Das Subtile war Sodann verloren gegangen
Das war eine Form von Klassenkampf, die – jedenfalls bei einem Kandidaten für ein so hohes Amt – auch als sonderbar wahrgenommen werden konnte und wurde. Sodann wollte als Präsident eine neue Nationalhymne einführen, er wollte dem Papst ins Gewissen reden, und zwar auf Sächsisch, manches wirkte wie die Karikatur einer Kandidatur, manches ganz handfest irritierend: «Ich halte das, was wir haben, ja nicht für eine Demokratie.»
Das Subtile, was seinen Kommissar ausgezeichnet hatte, war ihm irgendwie verloren gegangen. Und wer ihm damals, jedenfalls als Journalist, begegnete, spürte Verletzbarkeit und Trotz, gerade von den Medien fühlte er sich missverstanden. Schon früher hatten sie ihn Zonen-Columbo genannt, aber das war mehr eine Neckerei gewesen. Inzwischen wurden die Zeiten langsam härter.

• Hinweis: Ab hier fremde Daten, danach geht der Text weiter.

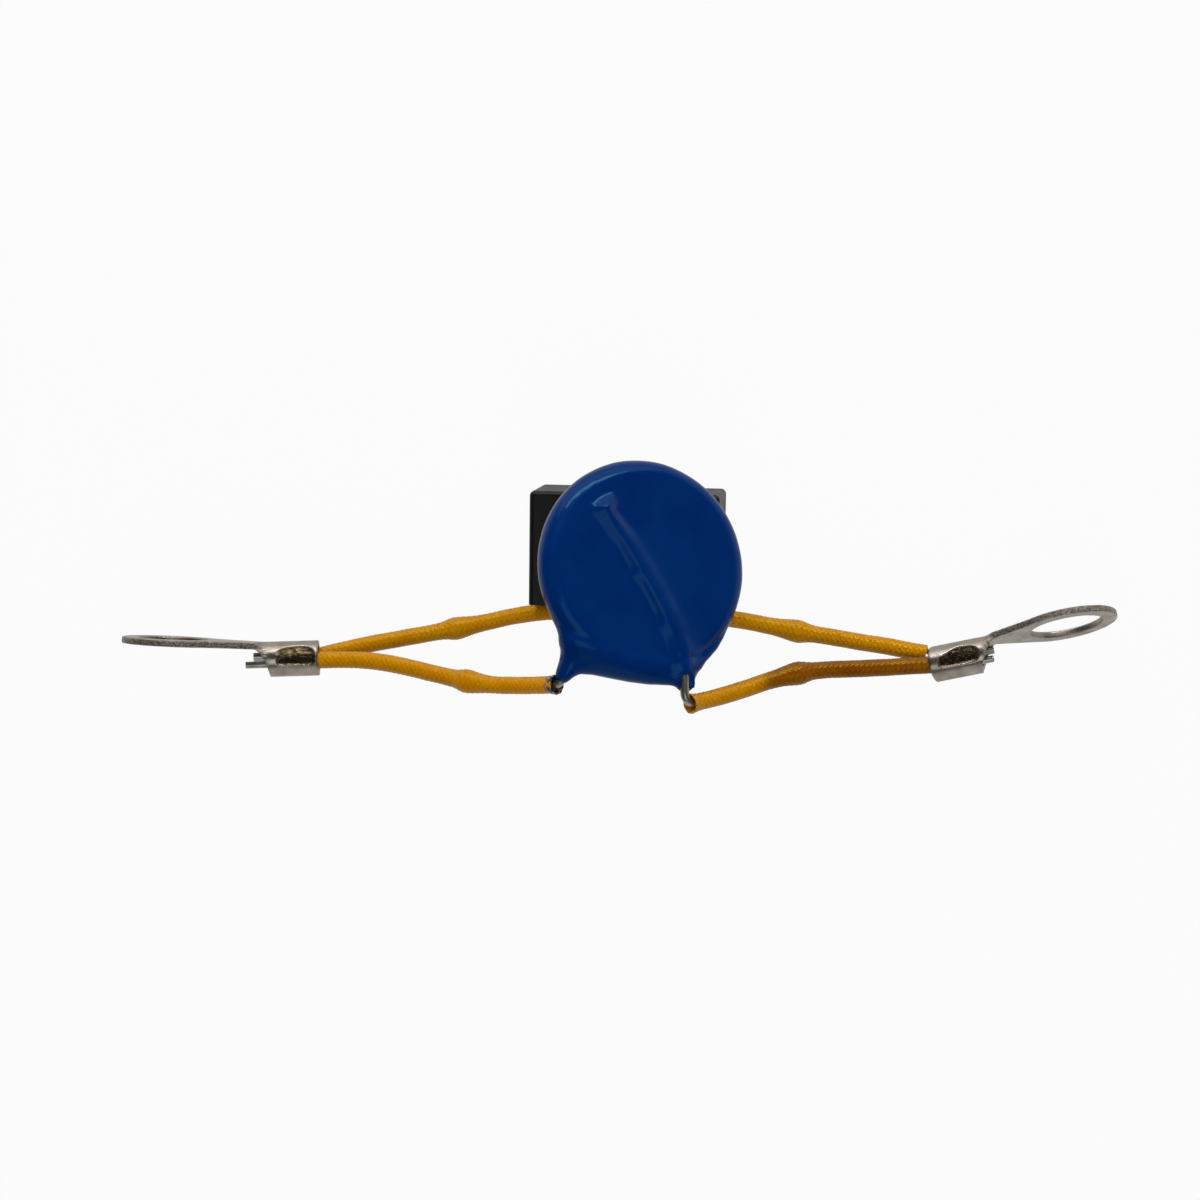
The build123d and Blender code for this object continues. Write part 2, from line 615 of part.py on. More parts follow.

Nach der Kandidatur wurde es ruhiger um Peter Sodann. Wenn er öffentlich auftrat, dann als Leiter der Peter-Sodann-Bibliothek im sächsischen Staucha, in der er – die nächste Lebensaufgabe – alle Bücher sammelte, die zwischen dem 8. Mai 1945 und dem 2. Oktober 1990 im Osten Deutschlands erschienen waren.
Am Freitag ist Peter Sodann gestorben, er wurde 87 Jahre alt.